X: torch.tensor, shape=(-1, len(alphabet), length): A one-hot encoded set of sequences to have motifs inserted into.
motifs: list of torch.tensor, shape=(-1, len(alphabet), motif_length): A list of strings or of one-hot encoded versions of short motifs to substitute into the set of sequences.
spacing: torch.Tensor, shape=(-1, len(motifs)-1): A tensor specifying all spacings between motifs to consider. Each row in this tensor is a different combination of spacings between motifs and each column is the spacing between an adjacent pair of motifs. Specifically, the 1st column corresponds to the spacing between the first and second motif, the 2nd column corresponds to the spacing between the second and third motif, etc. Must be 2-D; scalar/1-D spacing is rejected here (unlike multisubstitute, which accepts a single int and broadcasts it).
start: int or None, optional: The starting position of where to insert the first motif. If None, the full motif arrangement is centered such that its midpoint coincides with the middle of the sequence. Default is None.
alphabetset or tuple or list, optional: A pre-defined alphabet where the ordering of the symbols is the same as the index into the returned tensor, i.e., for the alphabet [‘A’, ‘B’] the returned tensor will have a 1 at index 0 if the character was ‘A’. Characters outside the alphabet are ignored and none of the indexes are set to 1. This is not necessary or used if a one-hot encoded tensor is provided for the motif. Default is [‘A’, ‘C’, ‘G’, ‘T’].
func: function, optional: A function to apply before and after making the substitutions. Default is predict.

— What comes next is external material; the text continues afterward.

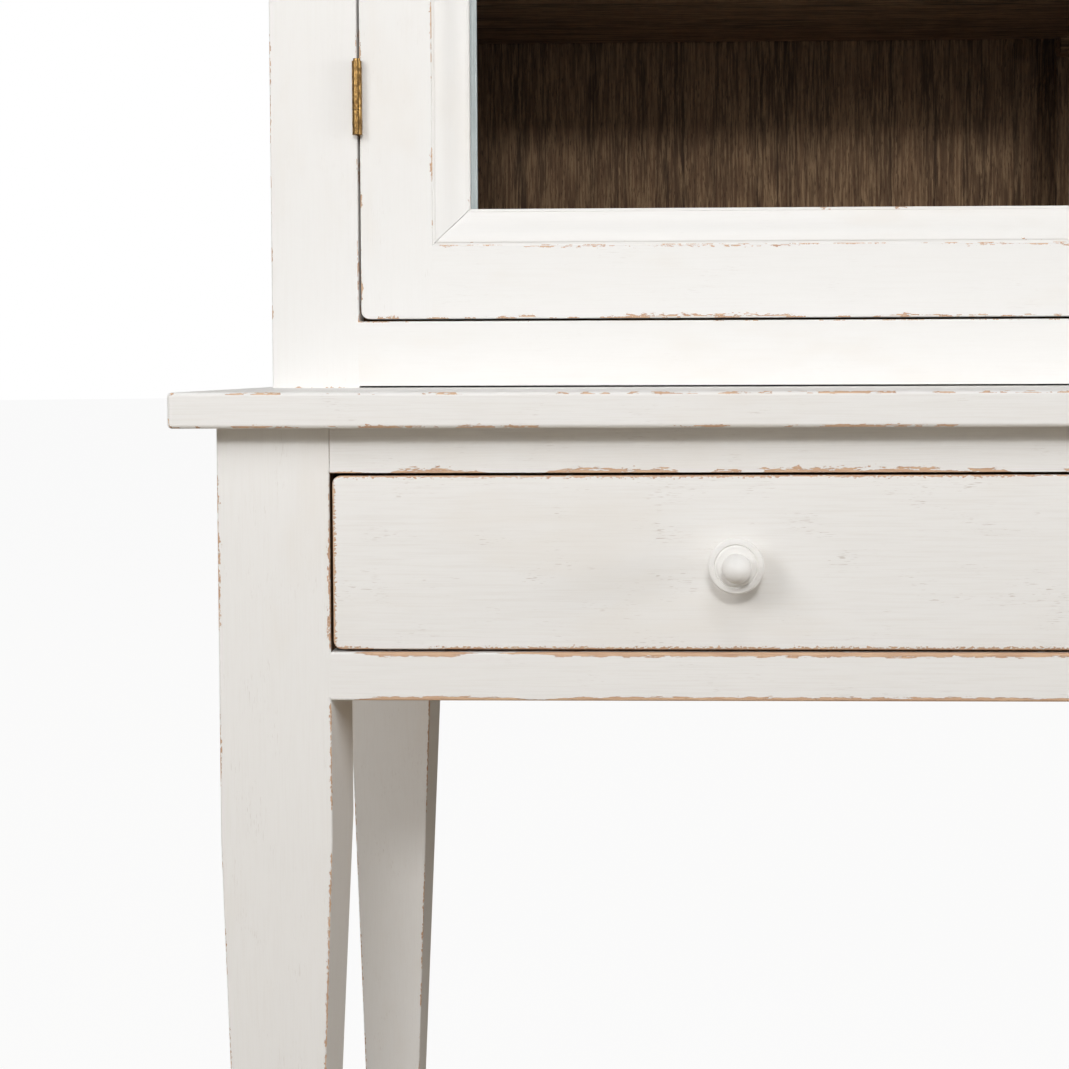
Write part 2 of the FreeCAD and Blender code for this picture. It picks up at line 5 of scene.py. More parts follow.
import bmesh
import bpy
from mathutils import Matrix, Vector


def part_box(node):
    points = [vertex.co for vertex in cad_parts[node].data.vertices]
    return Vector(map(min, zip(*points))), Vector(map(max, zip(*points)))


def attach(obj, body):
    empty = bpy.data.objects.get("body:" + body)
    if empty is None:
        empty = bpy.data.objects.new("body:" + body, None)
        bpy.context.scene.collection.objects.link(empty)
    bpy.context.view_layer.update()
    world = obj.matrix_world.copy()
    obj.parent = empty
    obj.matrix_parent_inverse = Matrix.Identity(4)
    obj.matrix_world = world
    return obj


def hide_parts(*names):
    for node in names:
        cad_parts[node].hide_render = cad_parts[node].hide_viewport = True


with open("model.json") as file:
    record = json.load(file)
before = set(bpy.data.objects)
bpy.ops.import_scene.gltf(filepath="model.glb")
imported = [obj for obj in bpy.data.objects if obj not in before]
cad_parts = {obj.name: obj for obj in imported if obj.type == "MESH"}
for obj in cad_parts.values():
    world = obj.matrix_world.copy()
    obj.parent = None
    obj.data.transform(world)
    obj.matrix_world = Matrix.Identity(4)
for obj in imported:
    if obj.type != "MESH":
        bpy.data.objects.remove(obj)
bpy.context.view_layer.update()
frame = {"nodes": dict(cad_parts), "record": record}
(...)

additional_func_kwargs: dict or None, optional: Additional named arguments to pass into the function when it is called. This is provided as an alternate path to route arguments into the function in case they overlap, name-wise, with those in this function, or if you want to be absolutely sure that the arguments are making their way into the function. The dict is not modified in place. Note that overlap between keys of additional_func_kwargs and **kwargs raises TypeError: multiple values for keyword argument from Python’s call-site dict-unpacking; only collisions with this function’s named parameters are resolved by routing through additional_func_kwargs. Default is None.
verbose: bool, optional: Whether to display a progress bar as spacings are evaluated. Only drives the outer spacing-loop progress bar; it is NOT forwarded to inner func calls. Default is False.
kwargs: optional: Additional named arguments that will get passed into the function when it is called. Default is no arguments are passed in.

Returns

y_before: torch.Tensor or list of torch.Tensors: The predictions from the model before inserting the motifs in, with shape (batch, …). If the output from the model’s forward function is a single tensor, it will return that. If the model outputs a list of tensors, it will return those.
y_afters: torch.Tensor or list of torch.Tensors: The predictions from the model after inserting the motifs in, stacked over spacings as axis 1: shape (batch, n_spacings, …). If the output from the model’s forward function is a single tensor, it will return that. If the model outputs a list of tensors, it will return those.